End-to-end system testing is not just the only way to collect realistic performance metrics, it is also the best way to test the functionality of a system.  Some complex issues will only occur while the system is under significant load (as various subsystems become performance bottlenecks).  End-to-end testing conducted while the system is processing a heavy workload is often the only way to expose these types of intermittent behavior.




The H4v3n native application contains test harness functionality used to run remote end-to-end tests of the API’s, as outlined in the diagram above (refer to the H4v3n Testing page for more specific information).  Any account assigned as a member of one of the testing roles can use this functionality.  The test files are essentially request messages that have been saved as files, and modified to include variables which are replaced with realistic values at runtime.  The test files also depend on the functionality of the Tolerant Reader parsing logic to be able to add extra elements to the request message that are needed by the test harness, yet do not “break” the parsing of the messages in the API pipeline.

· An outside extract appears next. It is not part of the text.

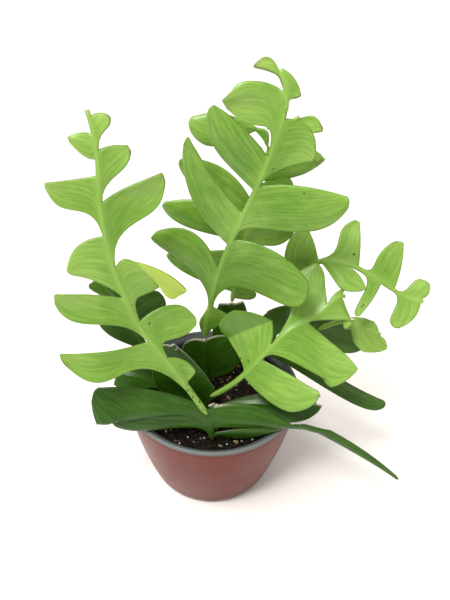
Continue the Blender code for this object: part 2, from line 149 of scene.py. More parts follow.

In the environment shown above, remote end-to-end testing of the API methods tests the following functionality and/or performance (directly or indirectly):

  1. The remote end (number 1 above) starts with the client workstation network configuration, host OS configuration and security.
  2. [direct] The correct use of the keyfile for systems, connection endpoints and accounts.
  3. [direct] The connection from the client application to the chosen web service (endpoint URL), which includes the transport mode [cleartext message, compressed message, compressed and encrypted message] as well as the selected protocols (SOAP/RPC vs. HTTP/REST).
  4. [direct] The client application SDK library functionality (creation/format of request messages, etc).
  5. The remote user’s ISP network used to reach the organization’s DMZ firewall.
  6. The DMZ firewall rules which allow access to the reverse proxy.
  7. The DMZ network configuration.
  8. The reverse proxy configuration and functionality, which is generally only used as a port-forwarding pass-through.
  9. The internal firewall rules, which allow the reverse proxy to access the internal network load balancers.
  10. The internal network configuration.
  11. The internal load balancer configuration and functionality.
  12. The web server host OS configuration and security.
  13. The app server (IIS) configuration and security.
  14. [direct] The ASP.NET web service configuration and security, hosted under IIS.
  15. [direct] The web service message processing pipeline:
    • the request message was accepted and correctly parsed
    • the TTL check was successful
    • the authentication of the message account credentials was successful
    • the authorization of each specific method in the batch was successful
    • the mapping of the message to the correct API was successful
    • the mapping of message parameters to internal method parameters was successful
    • the DAC builder method correctly configured a SqlCommand object to be passed into a DAC utility method
    • the DAC utility method successfully executed the SqlCommand and results returned
    • when the batch of methods were all completed, the collection of results was returned back up the pipeline
  16. The database server host OS configuration and security.
  17. [direct] The app server (MySql) configuration and security.
  18. [direct] The response message was successfully serialized and returned to the client, with the correct compression and/or encryption.
  19. [direct] The client app SDK successfully parsed the response message.
  20. [direct] The returned results were the correct data and type.

The results of all the tests must be verified after they are run.  Positive tests are verified in the database server (number 2 above) by using the database server console to observe the data in the various tables, making sure the expected test records and values have been stored.  Negative tests are verified in the web service log files (number 3 above) using a text editor to observe that the error messages logged match the negative tests that were run.  Finally, database mirroring, replication and sharding (number 4 above) each require their own separate testing and verification.




Web applications test almost all of the same things as the API testing, but use a tool to automate the browser (Selenium in this case) to also test the functionality of the application itself.  The web application consists mainly of server-side logic to merge the data returned from the API method calls into the HTML rendered for each page.  Selenium scripts simulate the actions of a user as they navigate through the web application and use the functionality of each page.